Arthur's been in radio for 22 years now and has done dramatic roles besides comedy, "We figured it out on the ‘McGee’ show that the radio experience of the cast figured out to over 180 years," he claimed. Arthur’s most recent picture was the Rosalind Russell starrer, “She Wouldn't Say Yes,” and of course he is still immortalizing the easily hoodwinked hunter in the Warners’ “Bugs Bunny” cartoons.
“By the way,” we inquired, finishing things up, “what does the Q. in Arthur Q. Bryan stand for?” Arthur looked cunning. “I haven’t told anybody that in twenty-two years, and I don’t think I’ll start now.”
“Aw—why not ?” we protested. Arthur laughed. “ ‘Cause that way--everybody always asks me!”
Bryan’s last appearance in a Warner Bros. cartoon was in Person to Bunny, released April 1, 1960. Bryan never saw it. He died on November 30, 1959 at the age of 60.

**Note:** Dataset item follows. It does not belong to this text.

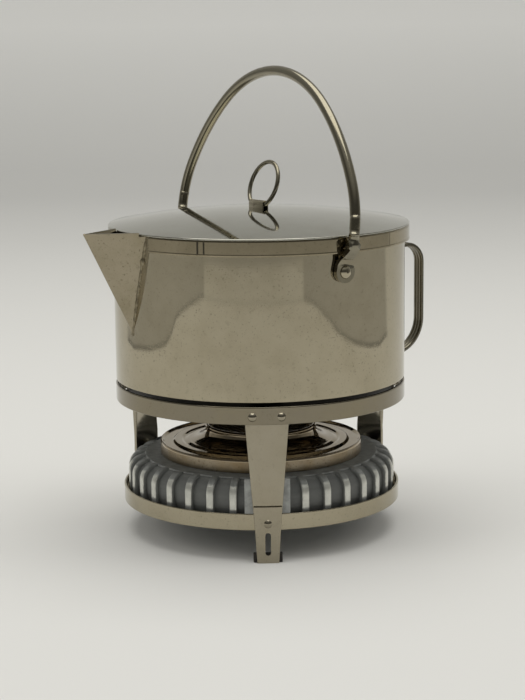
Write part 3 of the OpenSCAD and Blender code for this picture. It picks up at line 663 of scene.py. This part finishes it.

Late note: Voice actor and historian Keith Scott sends the following clarification:
[I]t was Avery who was the one who wanted Bryan for his cartoon DANGEROUS DAN McFOO. He spoke at a college lecture once of how he listened to THE GROUCH CLUB and heard Bryan as a regular (he played "The Little Man") on that...also said he and others would go and watch radio shows at KFWB on the Warner lot a few buildings away from the cartoon facility on Sunset. He saw Blanc doing his News of the World skit and knew of him before he ever used him.